Going forward lot of factors will drive the currency pair which can be:

    1) Global Factors:

  1. Lot of uncertainty still prevails on the Trump policy , earlier it was the tax reforms and now currently the trade war between the US and China may hurt the risk sentiments globally putting pressure on equities and fund flowing into safer heaven assets especially Yen and Gold.
  2. US interest Outlook- It is widely expected that 3 interest rate hike can be seen this year and any deviation from that part may hurt the dollar.
  3. ECB path of QE program. It is expected that ECB may end its bond purchase sooner. Any news regarding this will keep the market volatile.

2) LOK Sabha Elections 2019- With recent Lok sabha elections where BJP lost all three seats to combined coalition force of SP and BSP.So what was looking smooth in 2017 for the election in 2019 might now be easy for BJP.It will be a big task for BJP from now till 2019 to keep the momentum high and hence this might be a good reason for traders who were betting high on 2019 elections earlier to unwind long term trades and sit light by end of this year driving rupee weakness.

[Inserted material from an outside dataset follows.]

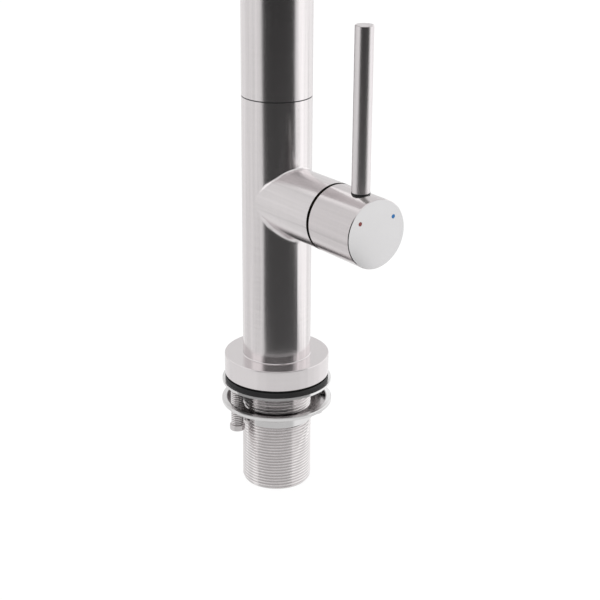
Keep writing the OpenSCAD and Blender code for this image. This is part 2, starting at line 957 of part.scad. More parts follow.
module aerator_shell() {
    color(nickel)
        translate([0, -reach, outlet_z + aerator_lift]) {
            ring(aerator_r, aerator_in, 0, aerator_l);
            ring(aerator_in + slip_gap, aerator_in - aerator_lip, 0, aerator_lip_t);
        }
}

// Centres of holes on a triangular grid inside a circle
function hole_grid(r, step) = [
    for (i = [-6 : 6])
        for (j = [-6 : 6])
            let (p = [step * (i + j / 2), step * j * sqrt(3) / 2])
                if (norm(p) < r) p
];

module aerator_core() {
    core_r = aerator_in - aerator_gap;
    color(white_plastic)
        translate([0, -reach, core_z])
            difference() {
                cylinder(h = core_t, r = core_r);
                for (p = hole_grid(core_r - core_hole_r - aerator_margin, core_step))
                    translate([p[0], p[1], -over])
                        cylinder(h = core_t + 2 * over, r = core_hole_r, $fn = 24);
            }
}

module aerator_screen() {
    screen_r = aerator_in - 2 * aerator_gap;
    color(worn_steel)
        translate([0, -reach, screen_z])
            difference() {
                cylinder(h = screen_t, r = screen_r);
                for (p = hole_grid(screen_r - screen_hole_r - aerator_margin, screen_step))
                    translate([p[0], p[1], -over])
                        cylinder(h = screen_t + 2 * over, r = screen_hole_r, $fn = 24);
            }
}

module aerator_washer() {
    z = outlet_z + aerator_lift + aerator_l + aerator_gap;
    color(rubber)
        translate([0, -reach, 0])
            ring(aerator_r, outlet_way_r, z, z + washer_rubber_t);
}

module clamp_gasket() {
    color(rubber)
        ring(washer_d / 2 - gasket_inset, shank_r + rubber_slack, gasket_bottom, -gasket_gap);
}

module clamp_washer() {
    color(steel)
        ring(washer_d / 2, shank_r + washer_slack, washer_bottom, gasket_bottom);
}

// Places a child at a clamp screw: k 0 is the front one and 1 the back one
module at_screw(k) {
    rotate([0, 0, screw_angle + 180 * k])
        translate([screw_circle_r, 0, 0])
            children();
}

module flange_nut() {
    color(worn_steel)
        difference() {
            rotate_extrude()
                polygon([
                    [nut_bore_r, nut_bottom],
                    [nut_hub_r, nut_bottom],
                    [nut_hub_r, nut_under],
                    [nut_hub_r + nut_hub_wall, nut_under],
                    [nut_r - nut_edge, nut_top - nut_rim_h],
                    [nut_r, nut_top - nut_rim_h + nut_edge],
                    [nut_r, nut_top - nut_edge],
                    [nut_r - nut_edge, nut_top],
                    [nut_r - nut_rim_w, nut_top],
                    [nut_r - nut_rim_w, nut_floor],
                    [nut_bore_r, nut_floor]
                ]);
            for (k = [0, 1]) {
                rotate([0, 0, notch_angle + 180 * k])
                    translate([0, -notch_w / 2, nut_bottom - over])
                        cube([nut_r, notch_w, nut_hub_h + over - notch_floor]);
                at_screw(k)
                    translate([0, 0, nut_bottom])
                        cylinder(h = nut_top - nut_bottom, r = screw_r + run_gap);
            }
        }
}

module clamp_screw(k) {
    head_bottom = screw_head_top - screw_head_h;
    turns = floor((screw_tip - screw_head_top) / screw_pitch) - 1;
    root = screw_r - thread_depth * screw_pitch;
    head_r = screw_head_d / 2;
    color(dark_steel)
        at_screw(k)
            difference() {
                rotate_extrude()
                    polygon(concat(
                        [[0, head_bottom], [head_r - head_edge, head_bottom]],
                        [[head_r, head_bottom + head_edge]],
                        [[head_r, screw_head_top], [root, screw_head_top]],
                        thread_teeth(screw_r, screw_pitch, screw_head_top + screw_pitch / 2, turns),
                        [[root, screw_tip - screw_edge], [root - screw_edge, screw_tip], [0, screw_tip]]
                    ));
                rotate([0, 0, head_slot_turn])
                    translate([-head_r - over, -head_slot_w / 2, head_bottom - over])
                        cube([screw_head_d + 2 * over, head_slot_w, head_slot_depth + over]);
            }
}

module clamp_screw_front() {
    clamp_screw(0);
}

module clamp_screw_back() {
    clamp_screw(1);
}

column_body();
base_flange();
base_seal();
threaded_shank();
water_block();
swivel_nipple();
nipple_orings();
glide_ring();
port_seals();
cartridge_shell();
cartridge_base();
fixed_disc();
cartridge_nut();
mouth_liner();
spindle_collar();
collar_oring();
spindle_pin();
moving_disc();
disc_carrier();
spindle();
handle_cap();
lever_rod();
lever_stud();
lever_washer();
cap_grub_screw();
hot_dot();
cold_dot();
spout_tube();
riser_plug();
arm_plug();
spout_bush();
spout_lock_screw();
aerator_shell();
aerator_core();
aerator_screen();
aerator_washer();
clamp_gasket();
clamp_washer();
flange_nut();
clamp_screw_front();
clamp_screw_back();
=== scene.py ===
import json
import math

import bmesh
import bpy
from mathutils import Matrix, Vector


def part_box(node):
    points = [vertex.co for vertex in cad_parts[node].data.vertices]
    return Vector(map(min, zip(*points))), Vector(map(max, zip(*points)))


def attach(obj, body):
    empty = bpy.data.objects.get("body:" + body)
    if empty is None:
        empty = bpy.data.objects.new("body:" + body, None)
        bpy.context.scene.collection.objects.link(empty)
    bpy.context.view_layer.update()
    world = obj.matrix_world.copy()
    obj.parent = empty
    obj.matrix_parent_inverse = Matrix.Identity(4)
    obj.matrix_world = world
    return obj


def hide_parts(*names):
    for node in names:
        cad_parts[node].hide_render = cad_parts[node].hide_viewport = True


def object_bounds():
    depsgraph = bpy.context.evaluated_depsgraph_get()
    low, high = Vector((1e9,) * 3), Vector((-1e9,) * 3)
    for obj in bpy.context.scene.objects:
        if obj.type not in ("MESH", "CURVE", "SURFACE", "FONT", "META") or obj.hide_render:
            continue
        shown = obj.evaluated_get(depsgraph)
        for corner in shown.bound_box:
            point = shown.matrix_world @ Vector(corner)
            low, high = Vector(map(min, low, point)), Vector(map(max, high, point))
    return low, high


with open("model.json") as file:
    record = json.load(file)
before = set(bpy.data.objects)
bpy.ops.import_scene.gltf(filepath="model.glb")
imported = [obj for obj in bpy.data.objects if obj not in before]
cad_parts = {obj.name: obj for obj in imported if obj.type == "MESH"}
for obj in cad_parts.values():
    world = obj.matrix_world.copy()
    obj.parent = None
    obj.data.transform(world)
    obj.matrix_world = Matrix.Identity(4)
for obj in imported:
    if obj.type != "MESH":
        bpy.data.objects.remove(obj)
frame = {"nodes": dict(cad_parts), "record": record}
cad_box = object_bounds()
nodes = frame["nodes"]
MM = 0.001

# Thread sizes in millimetres
SHANK_R, SHANK_PITCH, SHANK_BORE_R = 16.5, 1.5, 14.0
SCREW_R, SCREW_PITCH = 3.0, 1.0

# Shader maths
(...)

3) On the domestic side macro numbers like CAD and Fiscal number is not expected to improve any time soon which may also drive rupee lower.

What’s on the charts?

As seen on the chart 64.40-64.60 was a strong resistance from the downward sloping trend line falling from 68.80 levels to 64 levels which checked 3-4 times rupee weakness at 68.30,65.90 and 65.50 and 64.50.Now having broken that levels we expect 64.40 region to hold strongly and drive rupee lower towards 66-66.50 levels in coming 3- 4 months and thereafter stabilize between 65.50-66.50. 66.10 region may also face stiff resistance which coincides with 50% Fibonacci retracement of rupee fall from 68.88 to 63.27.Resistance will be seen at 65.20/65.90/66.10 and support at 64.80/64.65/64.40.